El Gaucho Incorporated
Ghost-Maker is still a relatively new character and has made enemies on and off the page. His biggest “fan” by far is the Batman of Argentina. El Gaucho was originally one of Batman Inc. and The Club of Heroes’ founding members. Although typically depicted as mildly duplicitous, Gaucho insists that his seniority puts him in line to lead. His characterization always reminds me of Watchmen‘s The Comedian, despite dressing like a red masked Zorro. Gaucho’s early dissent makes him the perfect foil to watch when the team begins to turn in on itself.
In addition, Issue #1 introduces several new characters like the Russian “Grey Wolf.” While Luthor’s metahuman with a heart of gold is new to being a hero, he seems to fit in well with the others. On an interesting note, the last Russian on Batman Inc. was also not only a tank, but the first victim of Nobody. I’ll bring this back up later. Secondly, The Knight scouts the “Batman of Dublin” named Black Mist. Mist seems intuitive and wears a high collared black jumpsuit with mysterious cybernetic enhancements. If John Timms was going for “Celtic ninja,” the bright lights on her legs are an odd design choice. Least of all, the newly caped Clownhunter continues to dress like a Fortnite skin.
No More Teachers
We know very little about Bruce and Khoa’s journey to become Batman and Ghost-Maker. With what little we do know, Brisson is seemingly expanding where he can. Each time Batman Inc. finds a benefactor, a killer with a grudge emerges. First it was Leviathan, then the son of Morgan Ducard, and finally Abyss targeting Lex Luthor. This killer not only knows the exact teachings Batman had, but can also best his instructors in their own disciplines. Naturally, all fingers slowly implicate Minhkhoa Khan as the most likely suspect. A good detective would ask “why now,” but Batman Inc. should ask “who else could it be?”
Batman has only shared his sacred quest with select students. Notably, Tim Drake himself has taken the Bat-hajj on his own volition. A literal note says the culprit is a former student. Yet, my keen writing senses tell me to ask “whose student?” It could be related to Morgan Ducard again. His father was a teacher of Bruce Wayne’s and Morgan vowed to avenge him as Nobody. The second Nobody Maya Ducard took the mantle to avenge her father as well, but I doubt she had the training to take on their masters.

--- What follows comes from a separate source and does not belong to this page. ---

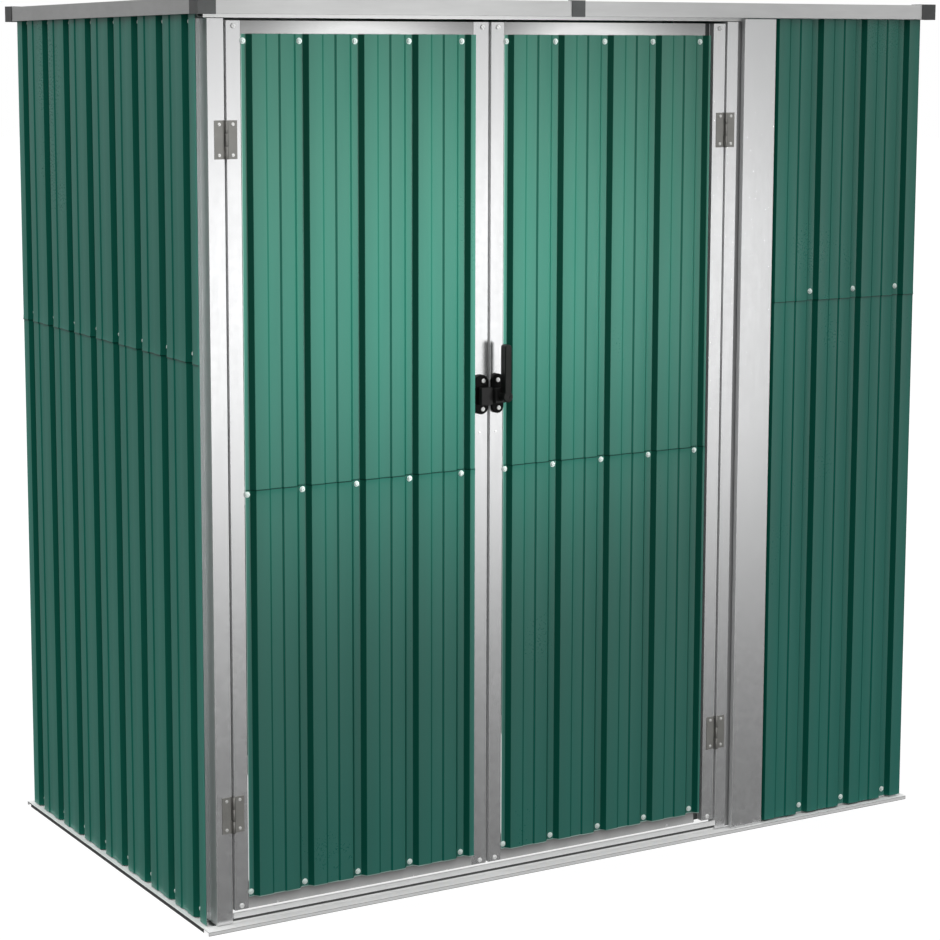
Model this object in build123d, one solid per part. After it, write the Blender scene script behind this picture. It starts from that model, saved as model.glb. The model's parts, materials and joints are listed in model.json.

Furthermore, the teachers recognize the perp before their death. Meaning they have a direct connection with the masters they kill. Brisson lays out not so subtle breadcrumbs like a sloppy chain of evidence for readers to follow. When Sybil instantly believes the death of Batman #100’s Tommy Tivane was personal, I knew who my prime suspect was going to be. In the issues to follow, Ghost-Maker will look worse and worse as he builds up an ensemble of masters as fellow suspects. I won’t speak on it yet, but the killer is definitely not the most hated guy on the page.
Read To Filth
John Timms does a number on the cover and internal line art. The stylized figures have chunky fingers, underwhelming faces with spaced apart eyes, and thin limbs. It’s a look that doesn’t always work, but when it does it feels big and kinetic. The element of jet-setting in the book helps keep a colorful palette of international locations to showcase. Each location invites tonal shifts from violent European crime scenes to tropical street races, or futuristic cityscapes. In terms of costume, the team varies in quality. Clownhunter is still the worst, but even Tommy Tivane’s plain jacket and cargo pants look more practical than the very loud gang of heroes.
- You have been waiting for the return of a Batman Inc. solo title.
- In need of a good who-dun-it every now and then.
- Ghost-Maker is growing on you.
- You hate Ghost-Maker and want a front row seat to his failure.
The point of Batman Incorporated is to tell the kind of international stories that historically exclude Batman. The idea should never be about making them look less than Batman, but to build them up in their own right. Ghost-Maker has a long way to go as a leader, but that’s enough space on the runway for your story to go to some good places. However, for those of us who hold the journey of Bruce Wayne in high regard, there better be a justified culprit behind it all. Even though the artwork and characters haven’t won me over completely, the mystery is genuinely intriguing and has potential. So far, so good.
DISCLAIMER: DC Comics provided Batman News with a copy of this comic for the purposes of this review.